When I set out to create Transactency, there were no sacred cows. We questioned everything. We assumed nothing. As a result, we’ve come up with a unique approach to solving a pervasive and costly problem that, I think, stands apart from other solutions available on the market.

Why is Transactency currently seeking funding? What will Transactency use the funding for?

I chose to develop the Transactency platform as a sole founder, utilizing strategic technical partners to handle the software development to date. Now that we’ve built the platform, it’s time to bring on help. It’s time to assemble my executive team, build out sales and marketing, and, as well, continue our development path.

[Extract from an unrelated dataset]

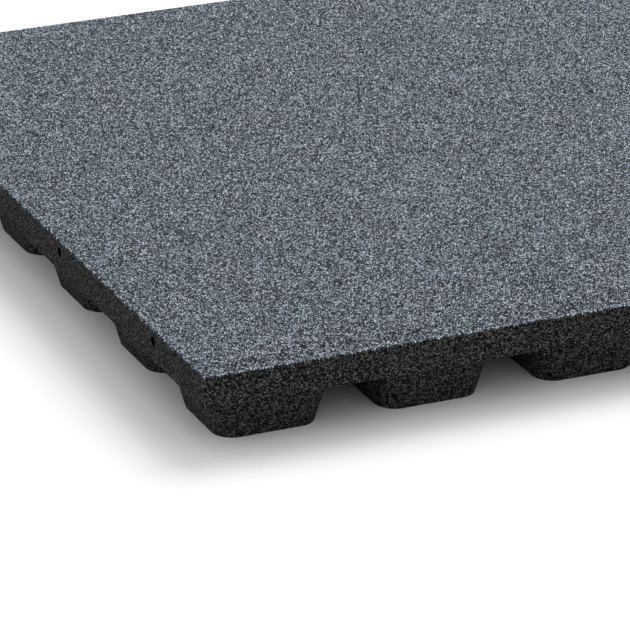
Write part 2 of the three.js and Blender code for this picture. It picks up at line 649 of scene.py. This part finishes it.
def make_hole_pegs():
    """Round pegs where the holes will be, as one mesh."""
    places, faces = [], []
    pitch = SIDE / HOLES_PER_SIDE
    for outward in (-1, 1):
        for hole in range(HOLES_PER_SIDE):
            y = (hole + 0.5) * pitch - SIDE / 2
            first = len(places)
            for x in (SIDE / 2 - HOLE_DEPTH, SIDE / 2 + HOLE_OVERSHOOT):
                for step in range(HOLE_STEPS):
                    turn = 2 * math.pi * step / HOLE_STEPS
                    out = HOLE_RADIUS * math.cos(turn), HOLE_RADIUS * math.sin(turn)
                    places.append((outward * x, y + outward * out[0], HEIGHT - HOLE_DROP + out[1]))
            inner = list(range(first, first + HOLE_STEPS))
            outer = list(range(first + HOLE_STEPS, first + 2 * HOLE_STEPS))
            faces += [tuple(reversed(inner)), tuple(outer)]
            for i in range(HOLE_STEPS):
                j = (i + 1) % HOLE_STEPS
                faces.append((inner[i], inner[j], outer[j], outer[i]))
    mesh = bpy.data.meshes.new("pegs")
    mesh.from_pydata(places, [], faces)
    return mesh


# %% Join the body
def with_boolean(obj, mesh, operation):
    """Adds a boolean of another mesh to an object."""
    other = bpy.data.objects.new("other", mesh)
    bpy.context.scene.collection.objects.link(other)
    modifier = obj.modifiers.new(operation, "BOOLEAN")
    modifier.operation = operation
    modifier.solver = "MANIFOLD"
    modifier.object = other
    return other


bpy.context.scene.collection.objects.link(slab)
others = [with_boolean(slab, feet_mesh, "UNION"), with_boolean(slab, make_hole_pegs(), "DIFFERENCE")]
body_mesh = plain_mesh(slab)
for other in others:
    bpy.data.objects.remove(other)
print("the body has", len(body_mesh.polygons), "faces")


# %% [markdown]
# Crumb relief on the body
#
# Each point of the side grids moves inwards by a random amount, up to the depth of a crumb. It
# only moves sideways, so that the feet stay flat on the ground, and never outwards, so that the
# tile keeps its size.


# %% Crumb relief on the body
def make_relief_tree():
    tree, given = new_geometry_tree(
        "crumb relief",
        (
            ("Relief Depth", "NodeSocketFloat"),
            ("Crumb Size", "NodeSocketFloat"),
            ("Material", "NodeSocketMaterial"),
        ),
    )
    place = tree.nodes.new("GeometryNodeInputPosition").outputs[0]
    noise = add_node(
        tree,
        "ShaderNodeTexNoise",
        {
            "Vector": place,
            "Scale": calc(tree, "DIVIDE", 1.0, given["Crumb Size"]),
            "Detail": 1.0,
            "Roughness": 0.5,
        },
    )
    spread = map_range(tree, noise.outputs["Fac"], 0.3, 0.7)
    depth = calc(tree, "MULTIPLY", spread, given["Relief Depth"])
    normal = tree.nodes.new("GeometryNodeInputNormal").outputs[0]
    level = add_node(
        tree, "ShaderNodeVectorMath", {0: normal, 1: (-1, -1, 0)}, operation="MULTIPLY"
    )
    push = add_node(
        tree,
        "ShaderNodeVectorMath",
        {0: level.outputs[0], "Scale": depth},
        operation="SCALE",
    )
    moved = add_node(
        tree,
        "GeometryNodeSetPosition",
        {"Geometry": given["Geometry"], "Offset": push.outputs[0]},
    )
    finish_tree(tree, moved.outputs[0], given["Material"])
    return tree


body_mesh = run_tree(
    "tile_body",
    body_mesh,
    make_relief_tree(),
    {"Relief Depth": 0.55 * MM, "Crumb Size": 2.4 * MM, "Material": black_rubber},
)


# %% Mark the walls of the dowel holes
WALL_MARGIN = 1.0 * MM


def mark_hole_walls(mesh):
    """Keeps 1 on each face that lies well inside the slab, as only the holes' walls do."""
    middles = np.empty(len(mesh.polygons) * 3, np.float32)
    mesh.polygons.foreach_get("center", middles)
    middles = middles.reshape(-1, 3)
    inside = np.abs(middles[:, 0]) < SIDE / 2 - WALL_MARGIN
    inside &= np.abs(middles[:, 1]) < SIDE / 2 - 2 * SLAB_CORNER_RADIUS
    inside &= middles[:, 2] > FOOT_HEIGHT + WALL_MARGIN
    inside &= middles[:, 2] < HEIGHT - ARRIS_RADIUS - CRUMB_BED
    layer = mesh.attributes.new("hole_wall", "FLOAT", "FACE")
    layer.data.foreach_set("value", inside.astype(np.float32))
    return int(inside.sum())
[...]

All of that takes money — particularly when you’re looking to hire high-level folks who have been there, done that, and you want to move fast. It’s said that investors are often most interested in the team when looking at early-stage investments. Frankly, I’d like our investors to weigh in and assist me with building our team. Leverage their knowledge and connections. Get the right people in the right places. That way, we’re all on the same page from the get-go. Win, win, win.

What is next for the Transactency platform? Does the firm plan on expanding into other sectors of the CRE industry or are you simply planning on honing the usability of the current platform?

We’re looking for input from the CRE community as to what types of products they are looking for from us. We want to listen, not assume. Folks have reached out about wanting us to provide commercial leases for their use, so we’ve been looking down that path. Likewise, we’ve heard from brokers that an LOI product would be valuable. I’m interested in hearing from people on the property management side as to what they need.

We want to hear from more of you. Tell us where your bottlenecks are, where we can alleviate the pain. We have our own ideas, but the more we hear directly from you, the better.

We’ll continue to hone the usability of the platform — there are a myriad of features that are in the backlog that we will continue to bring to market. I really can’t wait to show you all of the things we’ve thought up during this adventure. It’s going to be awesome!